As mentioned above, software architecture and network topology is an important feature of edge computing. The sum of infrastructure, topology and software architecture is what we call the computing concept or paradigm. To make it easy for CIOs to identify edge computing opportunities, we have compared the characteristics of the four common computing paradigms:Edge Computing conceptsIn the figure, nine characteristics of computing paradigms are considered and colour coded to show how strongly or weakly they apply. A complete discussion of the nine times four, i.e. 36 characteristics would certainly go beyond the scope of this expert view. We will therefore limit ourselves to a few examples or the remarkable characteristics:

  • Central processing power is hardly necessary with edge computing. The edge itself is autonomous when on the move. In order to operate an edge topology, no centralized power is required as in the client-server approach. The demands on the central management systems are low. Nevertheless, many software architectures – especially around machine learning – combine the edge, which generally gets by with mostly economical computers, with cloud computing, which provides high performance at a central location.
  • Minimal latency is a great advantage of edge computing. Even the fastest network connections of an industrial production into a public cloud today have a latency of 10 to 20 milliseconds. The locally placed edge can control robots in the microsecond range, for example.
  • The bigger the edge, the more available it usually is. Public clouds are – if used correctly – very highly available at a few points of the software stack due to redundant availability zones and persistent business data. In addition, Kubernets and Terraform help to realize multi-cloud deployments. This means that applications can be created in minutes at another provider, if an entire public cloud provider really does fail nationwide. These multi-cloud strategies currently achieve the highest availability (see column reliability). The Cloud Edge and also many Heavy Edge achieve at least a medium availability like classic Enterprise Computing On-Premises. The smaller edge classes, however, are individual devices that usually do not have a highly available power or network supply. This means that individual edge devices alone have poor reliability.
  • Code portability – An old dream becomes reality. Ever since operating systems have existed, people have been dreaming of running code written on one system on other computers. The combination of container technology and the Intel architecture, which is standardized over a wide range, makes it possible to run exactly the same containers from the medium edge to the public cloud. If you go to the code level that can be executed by multiple families of processors, such as AWS with Greengrass on the Edge and Lambda in the Cloud, you can actually run the same code from the 4 Watt Raspberry to the 100 Megawatt data centre without any changes. For the Mobile Edge this is usually not possible in practice.

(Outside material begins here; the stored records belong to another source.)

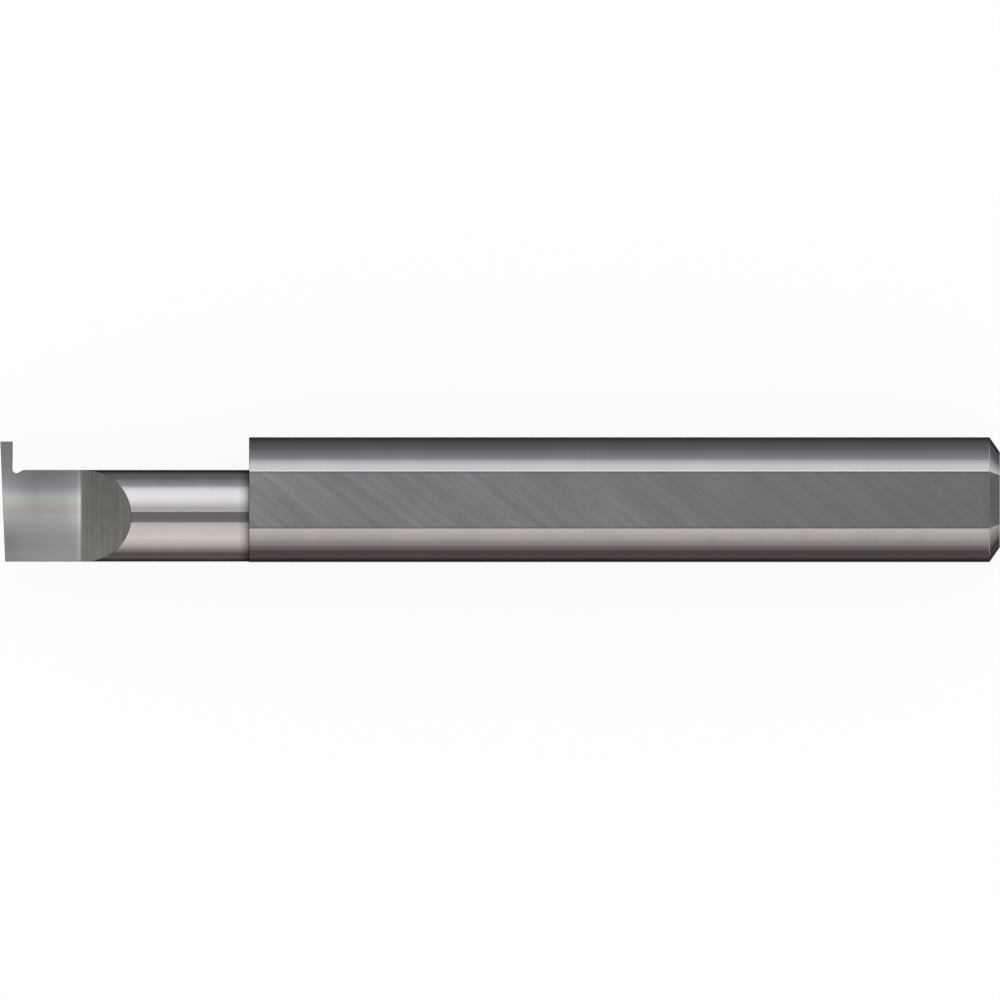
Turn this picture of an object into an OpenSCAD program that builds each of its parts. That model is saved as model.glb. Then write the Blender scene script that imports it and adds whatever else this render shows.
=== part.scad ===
/*
Internal grooving tool, ground from one round bar of solid carbide.
The shank has a clamping flat and a chamfered back end. The neck in front of it
is ground off centre, and its end is cut down to a half-round head that carries
one narrow grooving tooth. All sizes are in millimetres and degrees.

The tool lies along X with its tooth towards +Y and its flat and rake face
towards +Z, as its holder clamps it, and the round back of its shank is on Z = 0.
*/

/* [Shank] */
// Shank diameter
shank_d = 7.9375; // [7.5:0.0625:10]
// Overall length, from the front corner of the tooth to the back end
overall_l = 63.5; // [45:0.5:90]
// Depth of the clamping flat under the shank's surface
flat_depth = 0.44; // [0.2:0.02:0.7]
// Length of the back chamfer along the shank
chamfer_l = 0.66; // [0.3:0.02:1.5]
// Depth of the back chamfer across the shank
chamfer_depth = 0.95; // [0.3:0.05:1.5]

/* [Neck] */
// Neck diameter
neck_d = 5.83; // [4.5:0.01:6.5]
// Length of the neck, from the front corner of the tooth to the shoulder
neck_l = 15.8; // [11:0.1:25]
// Step from the shank's back side in to the neck's back side
neck_step = 0.03; // [0.03:0.01:0.5]

/* [Head] */
// Length of the rake face, from the front corner to the foot of the ramp
rake_l = 5.39; // [2.5:0.01:7]
// Height of the rake face over the shank's axis: 0 cuts on centre
rake_h = 0; // [-0.3:0.05:0.3]
// Slope of the ramp that runs out of the neck behind the rake face
ramp_angle = 45; // [35:1:60]
// Radius in the corner between the rake face and the ramp
ramp_foot_r = 1.2; // [0.2:0.1:2]
// Slope of the front face back from the tooth, seen from above
face_angle = 2.3; // [0:0.1:5]
// Relief of the front face under its edge
face_relief = 3; // [0:0.5:6]

/* [Tooth] */
// Width of the tooth at its cutting edge, the width of the groove
tooth_w = 0.79; // [0.5:0.01:1.6]
// Reach of the tooth beyond the neck, the deepest groove that it cuts
tooth_reach = 1.81; // [0.8:0.01:2.5]
// Length of the tooth's back flank that keeps the full width
land_l = 0.75; // [0.1:0.05:0.75]
// How much narrower the tooth is at its root than at its cutting edge
root_taper = 0.02; // [0.01:0.01:0.1]
// Relief of the tooth's back flank under its edge
flank_relief = 2; // [0:0.5:4]
// Relief of the tooth's end under the cutting edge
end_relief = 8; // [4:0.5:12]
// Radius of the tooth's end, seen along the tool
end_r = 3; // [2.6:0.05:3.2]

/* [Notch behind the tooth] */
// Radius of the notch
notch_r = 0.285; // [0.15:0.005:0.4]
// Depth of the notch under the neck's surface
notch_depth = 0.215; // [0.1:0.005:0.28]
// Slope at which the notch runs out to the neck's surface
notch_exit = 32; // [20:1:50]

/* [Hidden] */
$fn = 96;

// How far cutting shapes run past the stock that they cut
past = 0.5;
// How far the neck runs on inside the shank
neck_root = 1;
// How far the tooth's stock runs on behind its flank, before the notch is cut
stock_extra = 0.05;
// How far a straight cut that ends on a round stops short of it
seam = 0.001;
// Side of a cutting block, longer than anything that it cuts
block = 2 * shank_d;

shank_r = shank_d / 2;
neck_r = neck_d / 2;
neck_y = neck_r + neck_step - shank_r;
neck_top = neck_y + neck_r;
tip_y = neck_top + tooth_reach;
flat_h = shank_r - flat_depth;

// Centre of the tooth's round end, as Y and Z
end_center = [tip_y - end_r * cos(end_relief), rake_h + end_r * sin(end_relief)];

// Notch, seen from above: its centre and the point where its straight exit starts
root_w = tooth_w - root_taper;
notch_center = [root_w + notch_r, neck_top - notch_depth + notch_r];
exit_start = notch_center + (notch_r - seam) * [sin(notch_exit), -cos(notch_exit)];
gap_top = tip_y + past;
exit_end = [exit_start.x + (gap_top - exit_start.y) / tan(notch_exit), gap_top];

// Ramp, seen from the side: its corner with the rake face and the round in it
ramp_dir = [cos(ramp_angle), sin(ramp_angle)];
ramp_corner = [rake_l, rake_h];
foot_start = ramp_corner - [ramp_foot_r * tan(ramp_angle / 2), 0];
foot_center = foot_start + [0, ramp_foot_r];
foot_end = foot_center + (ramp_foot_r - seam) * [ramp_dir.y, -ramp_dir.x];
stock_top = max(neck_r, end_center.y + end_r);
ramp_rise = stock_top + past - rake_h;
ramp_end = ramp_corner + ramp_rise / ramp_dir.y * ramp_dir;

// A cylinder along X, from x0 to x1, on an axis at [y, z]
module bar(x0, x1, r, center) {
    translate([x0, center.x, center.y])
        rotate([0, 90, 0])
            cylinder(r = r, h = x1 - x0);
}

// An outline in X and Z, made as wide in Y as the shank and a little more
module across() {
    rotate([90, 0, 0])
        linear_extrude(height = shank_d + 2 * past, center = true)
            children();
}

// An outline in X and Y, run straight down through the head and tilted about
// its line at the cutting edge
module down_through(tilt) {
    translate([root_w, 0, rake_h])
        rotate([0, tilt, 0])
            translate([-root_w, 0, 0])
                linear_extrude(height = block, center = true)
                    children();
}

module shank() {
    difference() {
        rotate([0, 90, 0])
            rotate_extrude()
                polygon([
                    [0, neck_l],
                    [shank_r, neck_l],
                    [shank_r, overall_l - chamfer_l],
                    [shank_r - chamfer_depth, overall_l],
                    [0, overall_l]
                ]);
        clamping_flat();
    }
}

// The flat runs from the shoulder to the back end and down over the chamfer
module clamping_flat() {
    chamfer_slope = chamfer_depth / chamfer_l;
    across()
        polygon([
            [neck_l - past, flat_h],
            [overall_l - chamfer_l, flat_h],
            [overall_l + past, flat_h - chamfer_slope * (chamfer_l + past)],
            [overall_l + past, shank_r + past],
            [neck_l - past, shank_r + past]
        ]);
}

module neck() {
    bar(-past, neck_l + neck_root, neck_r, [neck_y, 0]);
}

module tooth_stock() {
    bar(-past, tooth_w + stock_extra, end_r, end_center);
}

// The space behind the tooth: its back flank, the notch and the way out
module tooth_gap() {
    down_through(flank_relief) {
        polygon([
            [tooth_w, gap_top],
            [tooth_w, tip_y - land_l],
            [root_w, notch_center.y],
            notch_center,
            exit_start,
            exit_end
        ]);
        translate(notch_center)
            circle(r = notch_r);
    }
}

// What is ground away over the rake face and up the ramp
module rake_cut() {
    across()
        polygon([
            [-block, rake_h],
            foot_start,
            foot_center,
            foot_end,
            ramp_end,
            [-block, ramp_end.y]
        ]);
}

// The round in the corner between the rake face and the ramp
module ramp_foot() {
    across()
        translate(foot_center)
            circle(r = ramp_foot_r);
}

// The front face leans back from the tooth's corner across and under the head
module front_cut() {
    translate([0, tip_y, rake_h])
        rotate([0, -face_relief, 0])
            rotate([0, 0, face_angle])
                translate([-block, -block, -block])
                    cube([block, block + past, 2 * block]);
}

module head() {
    difference() {
        union() {
            neck();
            tooth_stock();
        }
        tooth_gap();
        rake_cut();
        ramp_foot();
        front_cut();
    }
}

module grooving_tool() {
    color([0.47, 0.46, 0.46])
        translate([-overall_l / 2, 0, shank_r]) {
            shank();
            head();
        }
}

grooving_tool();
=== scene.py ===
import math

import bmesh
import bpy
from mathutils import Matrix, Vector


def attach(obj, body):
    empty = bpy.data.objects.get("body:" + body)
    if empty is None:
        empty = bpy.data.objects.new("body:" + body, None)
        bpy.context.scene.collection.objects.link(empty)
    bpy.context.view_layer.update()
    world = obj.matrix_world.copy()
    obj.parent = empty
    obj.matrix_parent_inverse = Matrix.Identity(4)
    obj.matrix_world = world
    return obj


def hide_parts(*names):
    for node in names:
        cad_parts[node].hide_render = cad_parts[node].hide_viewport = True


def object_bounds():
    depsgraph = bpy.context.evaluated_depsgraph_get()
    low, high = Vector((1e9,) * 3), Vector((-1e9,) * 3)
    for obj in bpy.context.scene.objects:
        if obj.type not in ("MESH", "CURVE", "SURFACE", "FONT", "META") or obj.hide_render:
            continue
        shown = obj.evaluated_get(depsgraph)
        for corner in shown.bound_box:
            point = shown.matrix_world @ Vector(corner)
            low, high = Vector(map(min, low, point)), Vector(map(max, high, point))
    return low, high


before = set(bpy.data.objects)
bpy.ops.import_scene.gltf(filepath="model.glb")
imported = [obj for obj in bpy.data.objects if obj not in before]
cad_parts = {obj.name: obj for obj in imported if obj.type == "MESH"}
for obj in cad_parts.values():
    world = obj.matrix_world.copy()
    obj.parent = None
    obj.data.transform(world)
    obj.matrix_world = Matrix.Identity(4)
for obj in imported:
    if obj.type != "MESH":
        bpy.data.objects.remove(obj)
cadLow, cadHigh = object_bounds()
print("frame loaded, box", [round(v * 1000, 3) for v in (*cadLow, *cadHigh)], "mm")

# Sizes are in millimetres, as in the part's source: x runs from the cutting end
# to the back end, y towards the tooth and z out of the flat.
mm = 0.001
micron = 0.001 * mm
past = 0.5  # how far a cut runs on past what it cuts


def addNode(tree, kind, x=0, y=0):
    node = tree.nodes.new(kind)
    node.location = (x, y)
    return node


# A material that holds only its output node
def emptyMaterial(name, x):
    mat = bpy.data.materials.new(name)
    mat.use_nodes = True
    tree = mat.node_tree
    tree.nodes.clear()
    return mat, tree, addNode(tree, "ShaderNodeOutputMaterial", x, 0)


# 0 up to low and 1 from high on, with a soft change between them
def smoothMask(tree, value, low, high, x=0, y=0):
    node = addNode(tree, "ShaderNodeMapRange", x, y)
    node.interpolation_type = "SMOOTHSTEP"
    node.inputs["From Min"].default_value = low
    node.inputs["From Max"].default_value = high
    tree.links.new(value, node.inputs["Value"])
    return node.outputs["Result"]


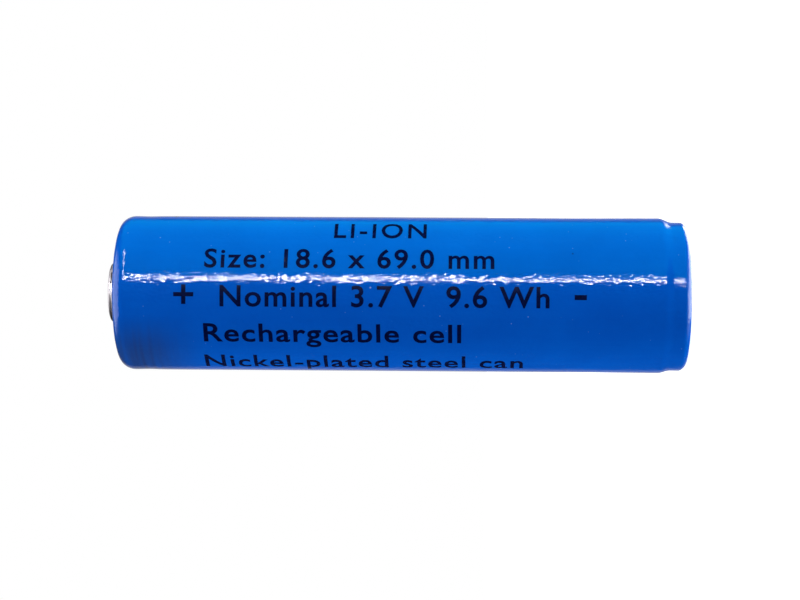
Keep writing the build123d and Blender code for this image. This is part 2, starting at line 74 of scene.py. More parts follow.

Ultimately, it is the software architecture that makes the edge computing topology an edge computing paradigm that differs in all areas from existing computing paradigms. This enables CIOs to distinguish marketing promises from facts and to plan for edge computing as a realistic contribution to tomorrow’s infrastructure. From a strategic point of view, you should take the following with you for your infrastructure planning:

Edge Computing Guidelines 2021:

  1. Edge Computing is a new computing paradigm.
  2. Edge and Cloud Computing coexist most of the time and hardly ever compete.
  3. Design a centralized management of the distributed infrastructure.
  4. Edge computing makes many industry 4.0 applications possible through low latency.
  5. An IoT device alone is not considered edge computing. You need to plan the network topology.
  6. Edge Computing is only interoperable with Cloud and Enterprise Computing through standards.
  7. Infrastructure and software architecture belong closely together in the cloud-native age. Have interdisciplinary teams within your company.

These guidelines will hopefully help you to plan your infrastructure and budget for a successful 2021.